-- start --
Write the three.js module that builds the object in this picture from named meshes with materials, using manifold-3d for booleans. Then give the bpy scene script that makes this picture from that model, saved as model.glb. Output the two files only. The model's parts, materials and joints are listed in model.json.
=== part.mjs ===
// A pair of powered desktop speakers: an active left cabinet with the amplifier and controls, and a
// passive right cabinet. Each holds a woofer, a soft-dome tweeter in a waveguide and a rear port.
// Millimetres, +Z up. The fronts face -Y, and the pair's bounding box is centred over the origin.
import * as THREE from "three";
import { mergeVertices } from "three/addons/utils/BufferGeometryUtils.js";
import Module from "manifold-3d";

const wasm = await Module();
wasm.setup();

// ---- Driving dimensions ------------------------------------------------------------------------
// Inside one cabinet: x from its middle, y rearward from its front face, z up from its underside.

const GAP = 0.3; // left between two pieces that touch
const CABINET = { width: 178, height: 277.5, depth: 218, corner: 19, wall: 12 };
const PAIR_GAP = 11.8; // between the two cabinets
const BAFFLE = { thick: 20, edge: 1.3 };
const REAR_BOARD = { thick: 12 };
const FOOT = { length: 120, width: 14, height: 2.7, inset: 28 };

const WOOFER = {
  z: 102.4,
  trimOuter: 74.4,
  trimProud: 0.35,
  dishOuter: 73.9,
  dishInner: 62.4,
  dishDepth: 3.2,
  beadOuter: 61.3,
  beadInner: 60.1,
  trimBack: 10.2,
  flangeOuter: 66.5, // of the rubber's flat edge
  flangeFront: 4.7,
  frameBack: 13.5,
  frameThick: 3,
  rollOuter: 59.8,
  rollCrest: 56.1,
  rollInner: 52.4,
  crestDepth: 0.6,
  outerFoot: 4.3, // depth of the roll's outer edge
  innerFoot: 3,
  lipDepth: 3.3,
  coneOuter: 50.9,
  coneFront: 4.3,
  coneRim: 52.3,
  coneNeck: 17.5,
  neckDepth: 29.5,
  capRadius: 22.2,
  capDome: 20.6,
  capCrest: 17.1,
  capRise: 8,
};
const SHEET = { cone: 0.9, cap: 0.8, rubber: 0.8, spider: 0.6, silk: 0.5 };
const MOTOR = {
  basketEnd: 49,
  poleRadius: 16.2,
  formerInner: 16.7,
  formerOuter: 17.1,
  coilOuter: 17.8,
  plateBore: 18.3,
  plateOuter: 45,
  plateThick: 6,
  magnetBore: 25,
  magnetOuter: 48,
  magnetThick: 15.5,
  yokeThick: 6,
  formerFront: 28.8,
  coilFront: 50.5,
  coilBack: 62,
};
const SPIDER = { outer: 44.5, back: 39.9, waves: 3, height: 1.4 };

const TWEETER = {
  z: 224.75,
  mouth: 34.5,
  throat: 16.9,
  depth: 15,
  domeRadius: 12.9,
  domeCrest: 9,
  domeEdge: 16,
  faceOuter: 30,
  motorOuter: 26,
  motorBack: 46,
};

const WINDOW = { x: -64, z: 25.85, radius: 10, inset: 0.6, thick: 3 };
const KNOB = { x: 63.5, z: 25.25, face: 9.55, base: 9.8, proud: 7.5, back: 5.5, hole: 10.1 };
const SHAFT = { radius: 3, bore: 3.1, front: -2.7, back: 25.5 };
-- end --
-- start --
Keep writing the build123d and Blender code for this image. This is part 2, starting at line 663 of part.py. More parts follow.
-- end --
-- start --
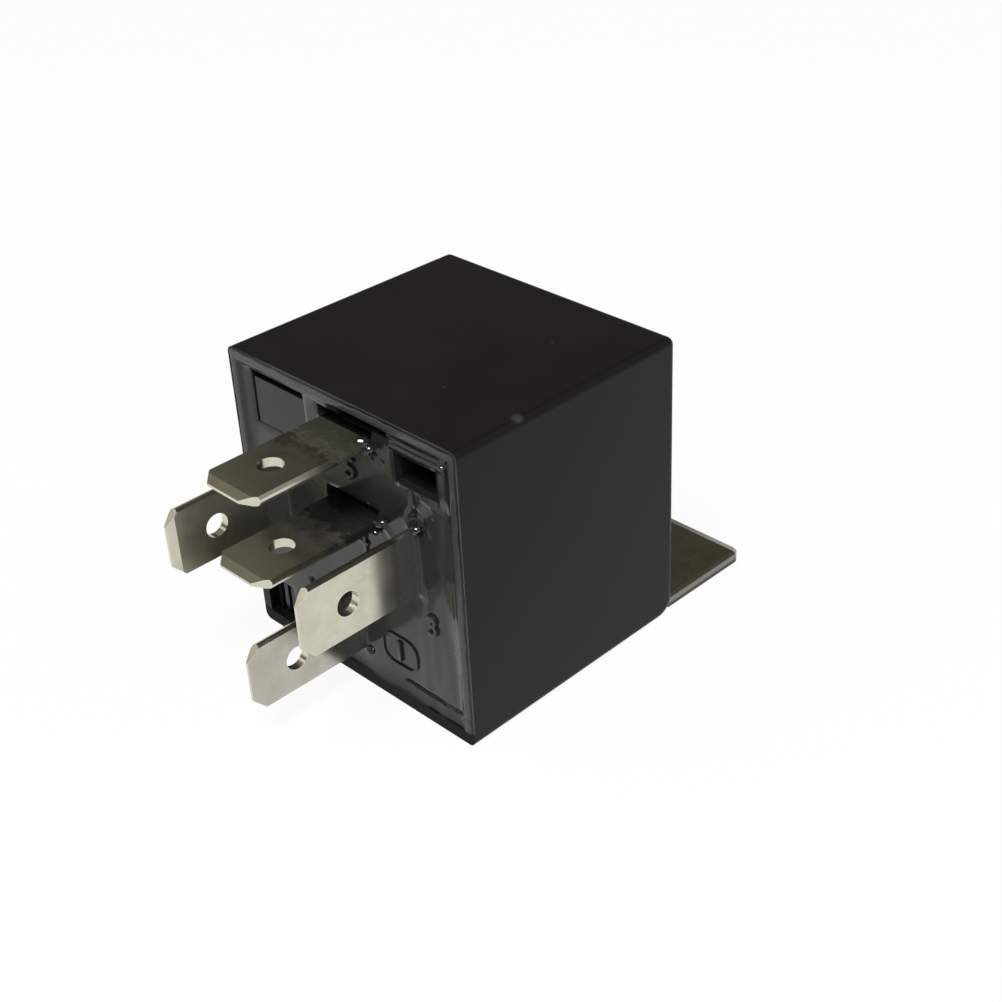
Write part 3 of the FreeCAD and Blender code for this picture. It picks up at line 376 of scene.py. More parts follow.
-- end --
> **REQUIRED WORK**: State how many lines of the listing include "from", and nothing more.

> **EXERCISE RESULT**: 5